Employee engagement is the Holy Grail that most employers are searching for in order to have everyone in the team working to their full potential – contributing to a productive workforce, delivering meaningful outcomes, creating a happier workplace, and delivering a better bottom line. Sadly, the statistics aren’t great. If we look at 2022 data from Gallup (the global authority on all things related to employee engagement), only 23 per cent of our workforce accounts for engaged employees. Th
The disgruntled and actively disengaged category represents 18 per cent; and the fence-sitting, quietly quitting, unengaged group accounts for a whopping 59 per cent.
The cost of untapped potential
Imagine having a team of 10 rowers on your boat, with three people rowing their heart out, five just sitting with their arms crossed adding dead weight, and two people rowing in the opposite direction. How fast do you reckon your boat can go?

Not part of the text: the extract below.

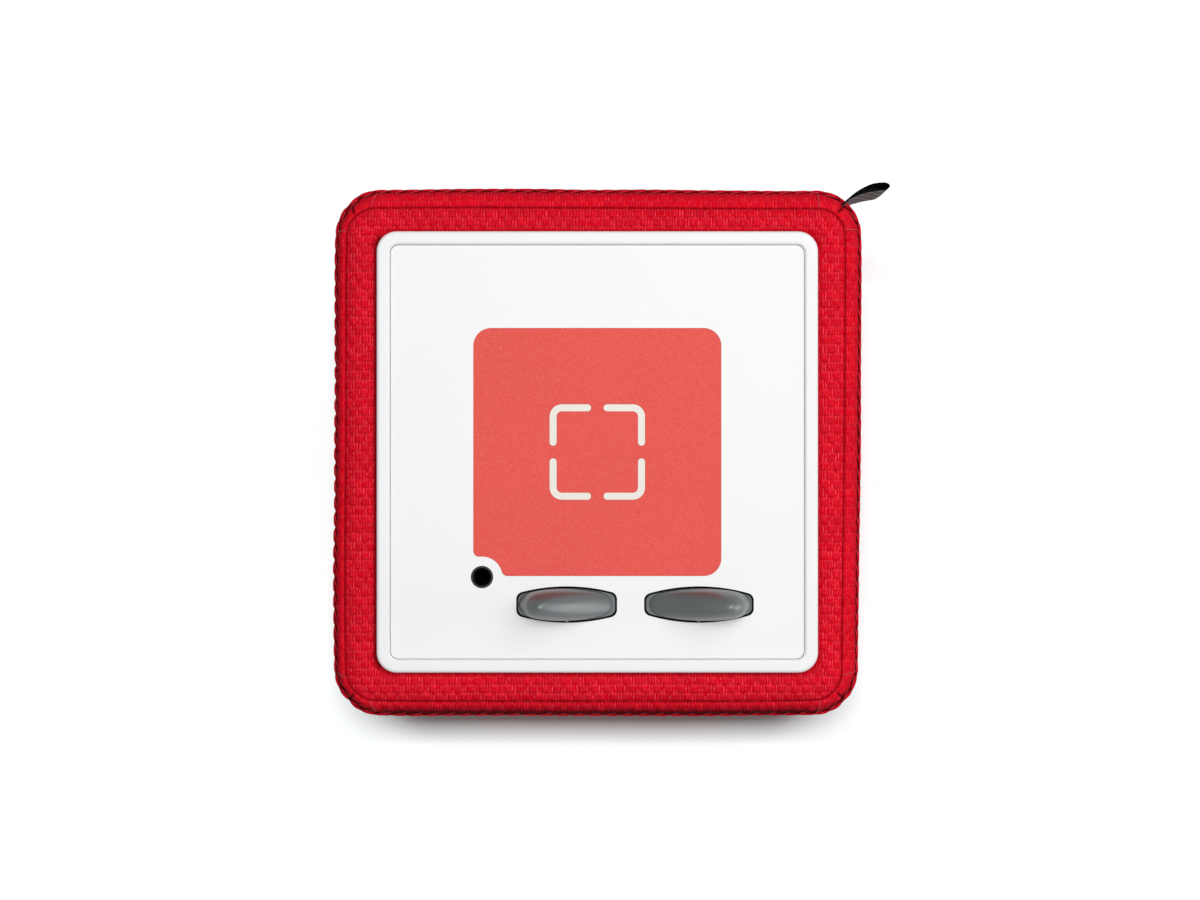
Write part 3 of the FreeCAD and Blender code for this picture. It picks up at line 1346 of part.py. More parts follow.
node(on_board("processor_chip", "0", "(main_board_y - chip_half)", "chip_half", "chip_half",
              "chip_height"), "processor_chip")
node(on_board("wifi_module", "post_x - 3*chip_half", "(main_board_y + post_y - 2*chip_half)",
              "1.3*chip_half", "1.9*chip_half", "2*chip_height"), "wifi_module")
node(on_board("memory_card", "-main_board_width/2 + 2*card_half_x", "main_board_y",
              "card_half_x", "card_half_y", "chip_height"), "memory_card")
CONNECTORS = {
    "ribbon": ("ribbon_x", "ribbon_y"),
    "battery": ("battery_plug_x", "battery_plug_y"),
    "speaker": ("speaker_plug_x", "speaker_plug_y"),
}
CONNECTOR_TOP = f"({BOARD_FACE} + connector_height)"
connectors = [
    on_board(name + "_connector", x, y, "connector_half_x", "connector_half_y", "connector_height")
    for name, (x, y) in CONNECTORS.items()]
connectors.append(box(
    "control_connector", "ribbon_x - connector_half_x", "control_plug_y - connector_half_y",
    f"{BOARD_UNDER} - connector_height", "2*connector_half_x", "2*connector_half_y",
    "connector_height"))
node(group("board_connectors", connectors), "board_connectors")

# ----------------------------------------------------------------- battery
CELL_LEVEL = f"({FLOOR_TOP} + cradle_wall + cell_radius)"
CRADLE_HALF_X = "(cell_length/2 + soft_gap + cradle_wall)"
CRADLE_HALF_Y = "(cell_pitch/2 + cell_radius + soft_gap + cradle_wall)"
cells = [
    cylinder(f"cell_{side}", "-cell_length/2", f"main_board_y + {side}*cell_pitch/2", CELL_LEVEL,
             "cell_radius", "cell_length", "+X")
    for side in (-1, 1)]
node(group("battery_cells", cells), "battery_cells")
cradle = new_body("battery_cradle")
profile = sketch(cradle, FLOOR_TOP)
rectangle(profile, "0", "main_board_y", CRADLE_HALF_X, CRADLE_HALF_Y)
pad(cradle, profile, "cradle_height")
troughs = sketch(cradle, "(-cell_length/2 - soft_gap)", "YZ_Plane")
for side in (-1, 1):
    circle(troughs, f"(main_board_y + {side}*cell_pitch/2)", CELL_LEVEL, "(cell_radius + soft_gap)")
pocket(cradle, troughs, "cell_length + 2*soft_gap")
node(cradle, "battery_cradle")

STRAP_INNER_Y = f"({CRADLE_HALF_Y} + fit_gap)"
STRAP_OUTER_Y = f"({STRAP_INNER_Y} + strap_thickness)"
STRAP_UNDER = f"({CELL_LEVEL} + cell_radius + fit_gap)"
strap = new_body("battery_strap")
profile = sketch(strap, "-strap_width/2", "YZ_Plane")
polygon(profile, [
    (f"main_board_y - {STRAP_OUTER_Y}", FLOOR_TOP), (f"main_board_y - {STRAP_INNER_Y}", FLOOR_TOP),
    (f"main_board_y - {STRAP_INNER_Y}", STRAP_UNDER), (f"main_board_y + {STRAP_INNER_Y}", STRAP_UNDER),
    (f"main_board_y + {STRAP_INNER_Y}", FLOOR_TOP), (f"main_board_y + {STRAP_OUTER_Y}", FLOOR_TOP),
    (f"main_board_y + {STRAP_OUTER_Y}", f"{STRAP_UNDER} + strap_thickness"),
    (f"main_board_y - {STRAP_OUTER_Y}", f"{STRAP_UNDER} + strap_thickness")])
pad(strap, profile, "strap_width")
node(strap, "battery_strap")


# ------------------------------------------------------------ inner wiring
def lead_path(name, places):
    """Straight runs joined by tangent arcs, as large as the runs allow."""
    corners = [FreeCAD.Vector(*place_at) for place_at in places]
    edges = []
    start = corners[0]
    smallest = None
    for before, corner, after in zip(corners, corners[1:], corners[2:]):
        arriving = corner - before
        leaving = after - corner
        turn = arriving.getAngle(leaving)
        reach = 0.45 * min(arriving.Length, leaving.Length)
        radius = reach / math.tan(turn / 2)
        smallest = radius if smallest is None else min(smallest, radius)
        arriving.normalize()
        leaving.normalize()
        arc_start = corner - arriving * reach
        arc_end = corner + leaving * reach
        inward = (leaving - arriving).normalize()
        sagitta = radius / math.cos(turn / 2) - radius
        edges.append(Part.LineSegment(start, arc_start).toShape())
        edges.append(Part.Arc(arc_start, corner + inward * sagitta, arc_end).toShape())
        start = arc_end
    edges.append(Part.LineSegment(start, corners[-1]).toShape())
    print(f"{name}: smallest bend radius {smallest:.1f} mm")
    return Part.Wire(edges)


def round_lead(name, places):
    path = lead_path(name, places)
    start = path.Edges[0].firstVertex().Point
    along = path.Edges[0].tangentAt(path.Edges[0].FirstParameter)
    section = Part.Wire([Part.Circle(start, along, size("lead_radius")).toShape()])
    return set_shape(name, path.makePipeShell([section], True, False))


PLUG_TOP = size(CONNECTOR_TOP)
LOOP = size("lead_loop")


def above_plug(plug_x, plug_y, offsets):
    """Route points round a plug, as shares of the loop that a lead makes above it."""
    return [(size(plug_x) + across * LOOP, size(plug_y) + along * LOOP, PLUG_TOP + up * LOOP)
            for across, along, up in offsets]


CELL_END = size(CRADLE_HALF_X)
LEAD_ROOM = size(CORE_INNER) - CELL_END
LEAD_START = size(f"{CELL_LEVEL} - cell_radius/2")
LEAD_RISE = PLUG_TOP - LEAD_START
battery_route = [
    (CELL_END + across * LEAD_ROOM, size("battery_plug_y"), LEAD_START + up * LEAD_RISE)
    for across, up in ((0, 0), (0.41, 0), (0.73, 0.19), (0.80, 0.51), (0.74, 0.83))]
battery_route += above_plug("battery_plug_x", "battery_plug_y", [
    (1.43, 0, 0.36), (0.90, 0, 0.95), (0.31, 0, 1.0), (0, 0, 0.55), (0, 0, 0)])
node(round_lead("battery_lead", battery_route), "battery_lead")

# the speaker lead leaves the sloping side of the basket square to it
side_depth = size("gasket_thickness + speaker_flange + basket_depth/2")
side_radius = size(f"({BASKET_LIP} + basket_back_radius)/2 + basket_wall")
side_slope = math.atan2(size(f"{BASKET_LIP} - basket_back_radius"), size("basket_depth"))
side_turn = math.radians(29)
outward = FreeCAD.Vector(
    -math.cos(side_slope) * math.sin(side_turn), math.sin(side_slope),
    -math.cos(side_slope) * math.cos(side_turn))
lead_root = FreeCAD.Vector(
    -side_radius * math.sin(side_turn), side_depth - size(CORE_INNER),
    size("speaker_level") - side_radius * math.cos(side_turn))
speaker_route = [tuple(lead_root), tuple(lead_root + outward * 0.55 * LOOP)]
speaker_route += above_plug("speaker_plug_x", "speaker_plug_y", [
    (0.14, -1.38, 0.40), (0.05, -0.83, 0.55), (0, -0.31, 0.79), (0, 0, 0.48), (0, 0, 0)])
node(round_lead("speaker_lead", speaker_route), "speaker_lead")

RIBBON_TOP = size(f"{BOARD_UNDER} - connector_height")
CONTROL_PLUG_Y = size("control_plug_y")
RIBBON_STEP = size("ribbon_y") - CONTROL_PLUG_Y
RIBBON_DROP = RIBBON_TOP - PLUG_TOP
ribbon_route = [
    (size("ribbon_x"), CONTROL_PLUG_Y + along * RIBBON_STEP, RIBBON_TOP - down * RIBBON_DROP)
    for along, down in ((0, 0), (0, 0.23), (0.22, 0.52), (0.85, 0.77), (1, 0.90), (1, 1))]
ribbon_path = lead_path("ribbon_cable", ribbon_route)
half_width = size("ribbon_width/2")
half_thickness = size("ribbon_thickness/2")
ribbon_start = FreeCAD.Vector(*ribbon_route[0])
ribbon_corners = [
    ribbon_start + FreeCAD.Vector(x, y, 0)
    for x, y in ((-half_width, -half_thickness), (half_width, -half_thickness),
                 (half_width, half_thickness), (-half_width, half_thickness))]
ribbon_section = Part.makePolygon(ribbon_corners + ribbon_corners[:1])
node(set_shape("ribbon_cable", ribbon_path.makePipeShell([ribbon_section], True, False)),
     "ribbon_cable")

# ------------------------------------------------------- check and write out
doc.recompute()
for item in doc.Objects:
    if "Invalid" in item.State or "Error" in item.State:
        raise RuntimeError(f"{item.Name} is {item.State}")
for item in nodes:
    if item.Shape.isNull() or not item.Shape.isValid() or not item.Shape.Solids:
        raise RuntimeError(f"{item.Label} has no valid solid")

os.makedirs("parts", exist_ok=True)
for item in nodes:
    item.Shape.exportStep(f"parts/{item.Label}.step")
    bounds = item.Shape.BoundBox
    print(f"{item.Label:20s} {len(item.Shape.Solids):3d} solids {item.Shape.Volume:10.1f} mm3")
print(len(nodes), "sub-parts")
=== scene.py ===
import math

import bmesh
import bpy
import numpy as np
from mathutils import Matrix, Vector


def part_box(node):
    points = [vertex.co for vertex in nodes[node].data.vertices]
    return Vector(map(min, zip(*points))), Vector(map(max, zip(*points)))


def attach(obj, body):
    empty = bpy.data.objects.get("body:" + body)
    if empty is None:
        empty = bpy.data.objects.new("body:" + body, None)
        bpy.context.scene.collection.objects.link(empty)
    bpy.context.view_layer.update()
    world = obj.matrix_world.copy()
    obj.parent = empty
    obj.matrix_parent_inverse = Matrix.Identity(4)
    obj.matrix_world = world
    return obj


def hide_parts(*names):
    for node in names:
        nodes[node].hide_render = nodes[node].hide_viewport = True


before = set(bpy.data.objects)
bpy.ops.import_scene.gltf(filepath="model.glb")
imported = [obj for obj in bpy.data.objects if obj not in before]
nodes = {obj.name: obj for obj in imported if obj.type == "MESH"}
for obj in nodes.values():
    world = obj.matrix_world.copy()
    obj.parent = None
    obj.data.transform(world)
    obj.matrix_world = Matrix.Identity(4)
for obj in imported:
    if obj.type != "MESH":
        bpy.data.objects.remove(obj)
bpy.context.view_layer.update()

# ------------ studio
# A white paper sweep on a table. A large soft box hangs above the player's
# right shoulder, a smaller one overhead, and a dim one stands at the right, all
# flagged off the paper. A strip lamp high above, flagged off the player, washes
# it white, and two small ones are masked down to the levers' glints.


def put(name, data):
    """New object in the scene."""
    made = bpy.data.objects.new(name, data)
    bpy.context.scene.collection.objects.link(made)
    return made


lens = bpy.data.cameras.new("overhead_camera")
lens.lens = 91.5
lens.sensor_width = 36.0
lens.clip_start = 0.01
camera = put("overhead_camera", lens)
camera.location = (0.00064, 0.00048, 0.850)
bpy.context.scene.camera = camera
bpy.context.scene.view_settings.view_transform = "Standard"


def linear(code):
    """Linear colour of an sRGB hex code."""
    channels = [int(code[i:i + 2], 16) / 255 for i in (1, 3, 5)]
    return [c / 12.92 if c <= 0.04045 else ((c + 0.055) / 1.055) ** 2.4 for c in channels] + [1.0]


def feed(node, inputs):
    """Feeds a node's inputs: each with a value, a hex code, an output, or a node's first output in use."""
    for socket, value in inputs.items():
        if isinstance(value, str) and value.startswith("#"):
            value = linear(value)
        if isinstance(value, bpy.types.Node):
            value = next(output for output in value.outputs if output.enabled)
        if isinstance(value, bpy.types.NodeSocket):
            node.id_data.links.new(value, node.inputs[socket])
        else:
            node.inputs[socket].default_value = value
    return node


def add(tree, kind, inputs={}, **settings):
    """Adds a node, with its settings and what feeds its inputs."""
    made = tree.nodes.new(kind)
    for name, value in settings.items():
        setattr(made, name, value)
    return feed(made, inputs)


def new_finish(name):
    """New material: itself, its node tree, its shader and its Object coordinates."""
    made = bpy.data.materials.new(name)
    made.use_nodes = True
    tree = made.node_tree
    return made, tree, tree.nodes["Principled BSDF"], add(tree, "ShaderNodeTexCoord").outputs["Object"]


# matt paper: even cool white with a faint tooth of about 1 mm
paper, tree, shader, place = new_finish("matt_white_paper")
tooth = add(tree, "ShaderNodeTexNoise", {"Vector": place, "Scale": 900.0, "Detail": 3.0})
grain = add(tree, "ShaderNodeBump", {"Height": tooth, "Strength": 0.03, "Distance": 0.0002})
feed(shader, {"Base Color": "#f3f8f8", "Roughness": 0.85, "Specular IOR Level": 0.2, "Normal": grain})
sweep_mesh = bpy.data.meshes.new("paper_sweep")
sweep_mesh.from_pydata([(-3, -3, 0), (3, -3, 0), (3, 3, 0), (-3, 3, 0)], [], [(0, 1, 2, 3)])
sweep_mesh.materials.append(paper)
sweep = put("paper_sweep", sweep_mesh)
# the paper throws no light back on the player
sweep.visible_diffuse = False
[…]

If this rowing team represented the entire workforce around the world, the impact of the fence-sitters on the global economy is a staggering $8.8 trillion or 9 per cent of the global GDP. That’s a lot! So, how can we tap into this underutilized potential of the team? The good news is, it’s easier than you think.
Work on the right individuals
Reviewing the Gallup trends over the last 15 years highlights the issue in black and white. We’ve worked really hard to reduce the actively disengaged category – the disgruntled, disruptive, disenchanted. Yet, the fence-sitting, quietly quitting category has more or less remained the same over the years. Even though we’ve seen fairly consistent upward trends in engaged employees, it’s the overwhelming volume of the disengaged workforce that signals our greatest source of untapped potential.
Having worked across multiple companies and countries over the last 25 years, I know for a fact that the fence-sitting, quietly quitting employees are only seemingly disengaged. While you might think that these employees only turn up in body, leaving their brains behind, I’ve found that they are waiting to be discovered, leveraged and motivated.
Unlock true team potential
Below is a three-step framework that will help you to unlock the true potential of your team, leveraging the few engaged team members, involving the majority fence-sitters and ignoring the disgruntled.
Build momentum: Leverage belief and the trust of your few diligent team members. They are willing to work hard but they are getting tired, overwhelmed and on the brink of quitting or falling into the disengaged category. The main reason is that they are the only ones who have to deploy initiatives, solve problems, generate new ideas and deliver the day-to-day results. The key in this step is to involve a few quietly quitting fence-sitters into some key improvement initiatives that are led by an engaged team member. Ensure the disengaged are involved in resolving matters and are not just sitting idle – like those adding dead weight in our rowing team example.
Gain traction: Expedite results and help the team to make faster progress. I find progress to be the antidote for disengagement. When everyone gets involved and the team starts to make progress, even the quiet ones will start to feel proud of the team’s contribution. If they follow any structured problem-solving methodologies, chances are over a two-to-three-month period they would deliver exceptional results that would even surprise the engaged few. You’re starting to make a difference.
Expand followers: You cannot keep this success a secret. Leverage every possible opportunity – town hall meetings, newsletters, bulletin boards, canteen posters, team meetings – to share the team’s success. The best approach is to get the team to present, not you the leader. What you will find is that progress and positivity are infectious. Celebrate together. Soon, your quietly quitting fence-sitters cannot not become engaged. Then you can leverage them to lead more initiatives on their own, involving the next layer of fence-sitters.
The secret
The key to unlocking the team’s full potential is involving the quiet quitters. If you repeat the above cycle each quarter, within a year you’ll notice that the ship is turning faster than you expected. With the fence-sitters starting to become believers, teams will start feeling happier, more productive, better engaged and running on all six cylinders – their full potential.